The mostly state-owned banks have seven billion euros in bad loans and the OECD recommended that those that are viable be sold and sold into private hands and those that are not should be allowed to fail.

If not Slovenia is at risk of a prolonged downturn.

The OECD said last year’s estimate of the level of bad loans in the banking system was outdated and used methodology that was weak and non-transparent, so the real damage could be worse.

“Capital needs are uncertain and could in fact be significantly higher,” it said.

It welcomed a plan to create a “bad bank” to take non-performing loans away from state banks but said “lack of transparency and potential political interference pose risks”. It added that weak corporate governance and credit misallocation could potentially be attributed to corrupt behaviour.
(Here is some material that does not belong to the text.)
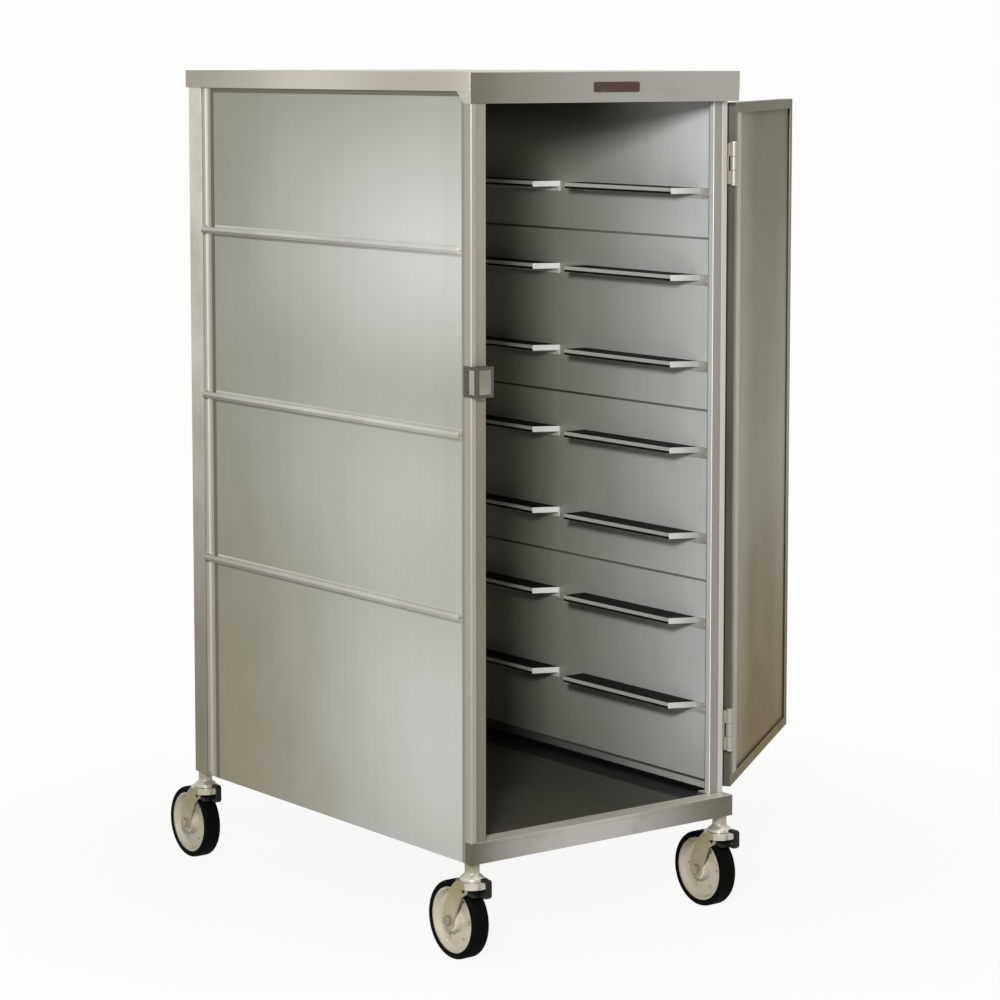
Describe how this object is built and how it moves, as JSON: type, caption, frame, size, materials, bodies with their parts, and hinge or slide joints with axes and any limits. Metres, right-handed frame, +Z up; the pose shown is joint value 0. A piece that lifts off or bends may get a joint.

The country risks falling behind in its race to catch up with Western living standards, the OECD warned, citing uncertain costs to bail out its lenders, pressure on its exports from the eurozone crisis, and a rise in lending costs after Cyprus’s bailout.

It predicted a second straight year of economic contraction, by 2.1 percent. It also noted public debt had more than doubled to 47 percent of gross domestic product since 2008 and said that could rise to 100 percent by 2025 with no new reforms.

“Against this difficult background and with a possible further deterioration in the international environment, Slovenia faces risks of a prolonged downturn and constrained access to financial markets,” the OECD said.

It recommended Ljubljana increase the powers of the competition office, gradually raise the pension age, wean wealthier citizens off family benefits, cut unemployment and other benefits and improve efficiency in education and healthcare.